We stayed in Karaj through the critical peak of the war. Then we returned home, and the hot summer descended. On July 18, 1988, I heard our neighbor screaming uncontrollably from the hallway. As usual, the door was unlocked, and Khanum Bayat had entered without knocking. “It's over! It's over! Khanum Entekhabi, the war is over!” My father stood shocked, still in his underwear. We turned on the television. Khomeini had, in his own words, “drank the cup of poison” and agreed to the United Nations Security Council Resolution 598. We all cried, “The war is over!” It was hard to believe, but it was finally over. All afternoon, people handed out sweets in the streets. We didn't have to worry anymore about my little brother, and soon the soldiers would be coming home.
Then, only a few days after this joyous occasion, we heard about a massive attack on the border town of Islamabad Gharb carried out by the Mujahedin-e Khalgh, who had regrouped under the leadership
of Rajavi in Iraq. With the protection of Saddam Hussein, the
mujahedin
had organized their own radio station and television network and carried out acts of terrorism. Now they had taken advantage of the cease-fire agreement and captured Islamabad and advanced to Hassanabad, moving toward Bakhtaran (also called Kermanshah). Four days later the air force and an army of Basijis and Pasdars crushed them, and thousands of
mujaheds
were killed on Iranian soil. The TV showed the images of the young men and women who'd died. The
mujahedin
called the operation Forogh-e Javidan (The Eternal Radiance) and the Iranian authorities called it Mersad (Ambush). Khomeini's wrathful response was a massacre of political prisoners, atheists,
mujaheds
, and
tudeh-is
—all burned in the fire of his vengeance. Once again, we had family members who sat sobbing in mourning for a loved one who'd been executed without even being allowed a proper memorial. My father's cousin's husband, who'd been a
tudeh
officer, was among those executed, after seven years in prison.
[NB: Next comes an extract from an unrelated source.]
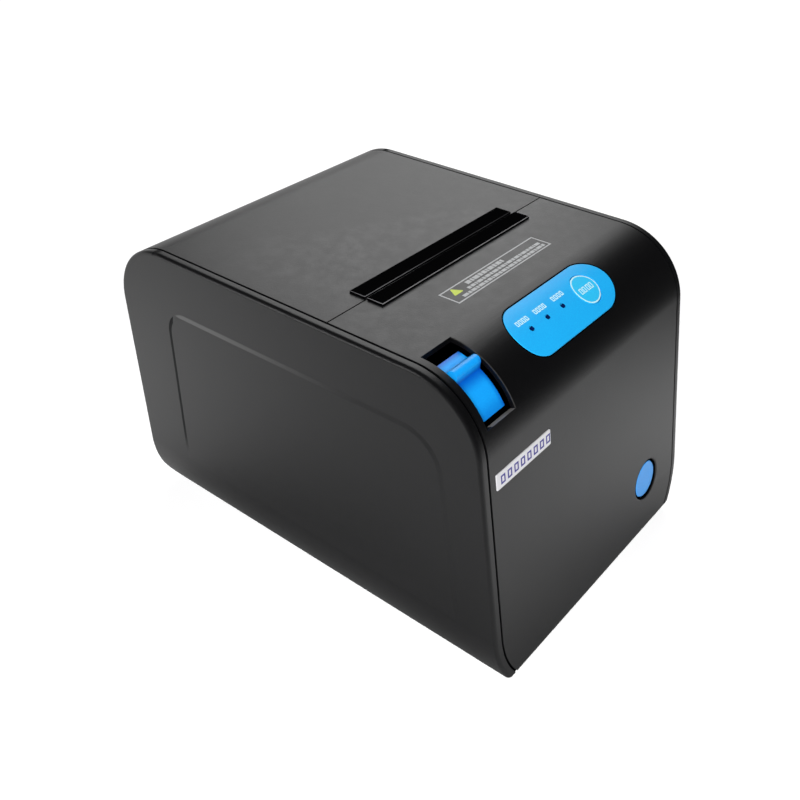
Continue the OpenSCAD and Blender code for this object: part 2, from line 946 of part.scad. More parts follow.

We were not aware of the extent of these executions until years later, when human rights organizations released information about the silent murder of thousands of political prisoners. At the time, confusion reigned. One day national radio broadcast that Khomeini had disinherited his successor Ayatollah Montazeri, who I later discovered (via his online memoir) had written a letter to the Imam about the massacre. That very morning, when we passed Meidan Fatemi, we noticed with utter disbelief that the giant mural of Montazeri had simply disappeared.